13. Julius Hodge SG 6'7'' 210 22 C+ B- C C+ C+ B

Basically 22-year-old CJ Miles, so maybe less upside, but also an elite rebounder at the 2. Famously the recipient of one of CP3s most egregious and destructive sack taps. True story, at one point in his career he ended up with a Venezuelan team called Trotamundos de Carabobo, which sounds made up even in Spanish.


14. Marcin Gortat C 6'11'' 240 21 C+ C- D+ B+ C+ B

It feels insane to put the guy with the best defensive rating in the file all the way down at 14, but the middle of the pack is THICC with multiple C’s in 2005. On top of that, he’s got almost B- rebounding as a rookie and should quickly tick up in his first couple of camps. Word is he got the nickname The Polish Hammer for the way he absolutely obliterated day-shift strippers during his time in Orlando. It would be appropriate if the Hawks ended up drafting him, as ol' Gortits had an absolute BEAK on him. Look at that thing, you could stand under it during a rainstorm and not get wet.

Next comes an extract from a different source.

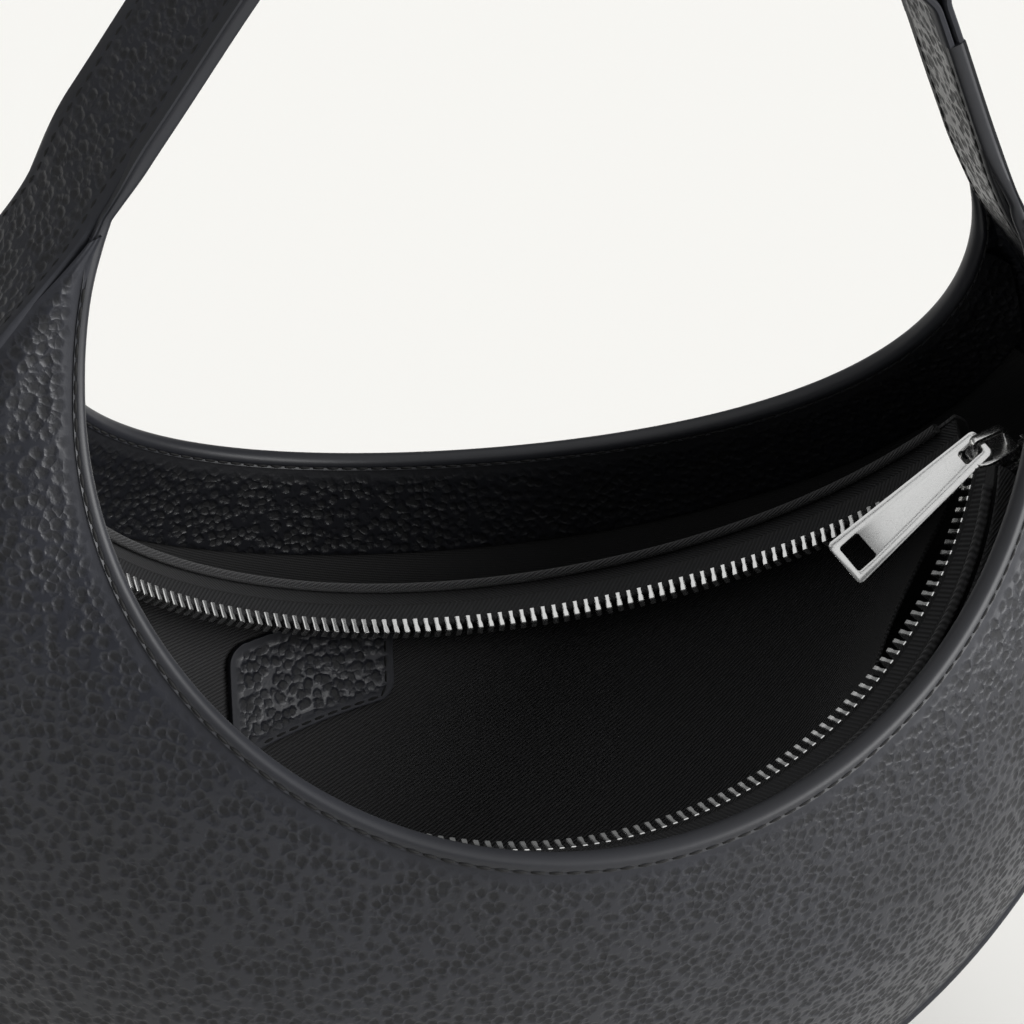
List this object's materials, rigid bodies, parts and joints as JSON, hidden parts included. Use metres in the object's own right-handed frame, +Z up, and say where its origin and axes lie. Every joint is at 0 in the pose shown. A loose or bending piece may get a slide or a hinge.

15. Yaroslav Korolev SF 6'9'' 203 18 C+ C C+ C+ C B

Alright, I’ll bite. There are probably a bunch of better players at 15 but God knows I had to write something. What the fuck is going on with this stip? I’m basically reading it as “under absolutely no circumstances should you even think about sending this guy to the NDL.” Which, combined with his notes, would make me think he’s a 99 Potential guy. But then again, there’s no way Ashes would make such a conspicuous stip on a guy no one’s every heard if not to bait morons like me into thinking he’s the diamond in the rough when he’s really trash. But then again, wouldn’t Ashes assume that we were smart enough to KNOW that he would never do something so obvious, so the best place to hide the diamond in the rough actually WOULD be in the guy with the obviously horrendous stip?? FUCK. Here's pretty much where I’m at with this guy:


Image


BONUS: Turk Alert!! Everyone knows that Ashes juices the Turkish guys in the league (and nerfs the Armenians), so feel free to snag Cenk Akyol in the late lotto. He might have C's across the board, but there's literally zero chance he doesn't end up an All Star.